Director Saad and his cinematographer Tuhin Tamijul present this drama using a hand-held camera for ‘Scope compositions with what appears to be a blue filter throughout the film. The whole narrative plays out in the college building, a location which to me sometimes seemed more like an airport building than a college, with large windows and corridors but no sense of what kind of world lies outside. I don’t remember any music score and though there is significant action/interaction between characters, there is also a very measured sense of pacing. Some characters, especially Rehana, sometimes pause, either thinking about what to say or do or simply stunned into silence by the difficulties of the situation. Overall, the tone of the film’s presentation is ‘austere’. Why then is it so engrossing (but also so uncomfortable)? Much depends on the terrific central performance by Azmeri Haque Badhon. She was present for the online Q&A hosted by Kalpana Nair. She is, I think, an actor in commercial Bangladeshi cinema and TV and she told us that she had never played this kind of role before. The shooting took place over 18 months and she prepared carefully, taking time to change her hair, make-up and nails to lose the glamour as Rehana wears a headscarf and demure dress throughout – in contrast to other staff and students. Annie’s yellow sweater is one of the only splashes of colour in the film. Often the camera presents an angled view of Rehana in profile or frames her in doorways, through gaps, almost as if she has difficulty controlling the space. Badhon’s remarks indicate that the idea of an independent cinema in Bangladesh is still to be established. She said she was keen to take the role because Bangladeshi films don’t place women at the centre of the narrative. I remembered a previous LFF film, Made in Bangladesh (2019), a rousing film about the struggles of female workers to unionise in sweatshops. But then I realised that was a film made by a woman trained in North America and with a history of challenging films back in Bangladesh.

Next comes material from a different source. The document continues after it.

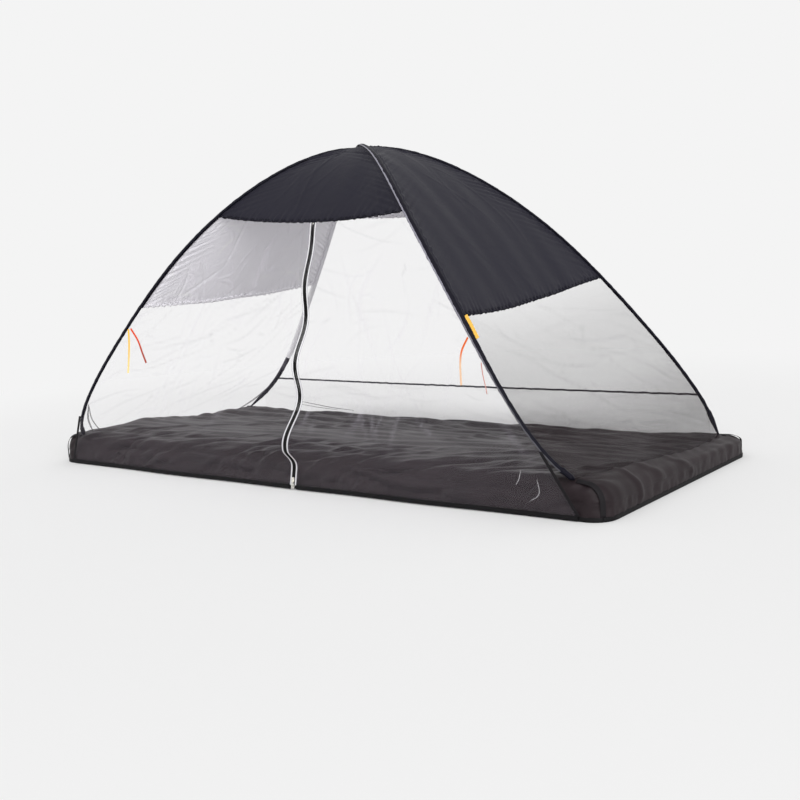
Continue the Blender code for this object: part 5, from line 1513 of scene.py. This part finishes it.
floor_mesh = bpy.data.meshes.new("studio_floor")
floor_corners = [(x * FLOOR_HALF, y * FLOOR_HALF, 0)
                 for x, y in ((-1, -1), (1, -1), (1, 1), (-1, 1))]
floor_mesh.from_pydata(floor_corners, [], [(0, 1, 2, 3)])
floor = bpy.data.objects.new("studio_floor", floor_mesh)
floor.location = (0, 0, -FLOOR_DROP)
bpy.context.scene.collection.objects.link(floor)
floor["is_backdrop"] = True
# Out past the tent the paper fades into the backdrop, so that no horizon shows.
paper, tree, shader = start_finish("studio_paper_white", {
    "Base Color": colour("F0F0F0"), "Roughness": 1.0, "Specular IOR Level": 0.0})
place = add_node(tree, "TexCoord", out="Object")
far = add_node(tree, "VectorMath", {0: place}, "Value", operation="LENGTH")
fade = add_node(tree, "MapRange", {0: far, 1: FADE[0], 2: FADE[1]},
                interpolation_type="SMOOTHSTEP")
plain = add_node(tree, "Math", {0: looked_at(tree), 1: fade}, operation="MULTIPLY")
glow = add_node(tree, "Emission", {"Color": BACKDROP, "Strength": 1.0})
mixed = add_node(tree, "MixShader", {0: plain, 1: shader.outputs[0], 2: glow})
feed(tree.nodes["Material Output"], {"Surface": mixed})
floor_mesh.materials.append(paper)

world = bpy.data.worlds.new("studio")
world.use_nodes = True
bpy.context.scene.world = world
tree = world.node_tree
dome = add_node(tree, "Background", {"Color": colour("FFFFFF"), "Strength": DAYLIGHT})
backdrop = add_node(tree, "Background", {"Color": BACKDROP, "Strength": 1.0})
mixed = add_node(tree, "MixShader", {0: looked_at(tree), 1: dome, 2: backdrop})
feed(tree.nodes["World Output"], {"Surface": mixed})

for name, strength, spread, heading in SUNS:
    lamp = bpy.data.lights.new(name, "SUN")
    lamp.energy = strength
    lamp.angle = math.radians(spread)
    light = bpy.data.objects.new(name, lamp)
    light.rotation_mode = "QUATERNION"
    light.rotation_quaternion = Vector(heading).to_track_quat("-Z", "Y")
    bpy.context.scene.collection.objects.link(light)

bpy.context.scene.view_settings.view_transform = "Standard"


# The scene's bounds at the end.
low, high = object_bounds()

Rehana too has ‘outside support’. Abdullah Mohammad Saad found success with his first film at the Singapore International Film Festival and that perhaps explains why it has a Singapore producer in Jeremy Chua (who was also part of the Q&A). The other producing partner/funder is the Doha Film Institute. Doha funding has helped many Arab cinema projects and I’m guessing this has extended to Bangladesh. These kinds of funding and partnership arrangements are very useful in helping independent films to find outlets in international festivals. It looks like this film has a US release and I hope it becomes available in other territories. I hesitate to say that i ‘enjoyed’ the film – part of it I watched almost between my fingers as I was frightened about what would happen next. Poor Rehana is always up against it. Most of the time I applaud her stubbornness in the face of collusion and corruption, but I would have to admit that sometimes she could just cut people a little slack. She’s right about challenging possible sexual assault but not necessarily in the way she does it and to a certain extent she should perhaps put her daughter’s future first (because nobody else will). This is an important film so please be prepared to grit your teeth and watch it.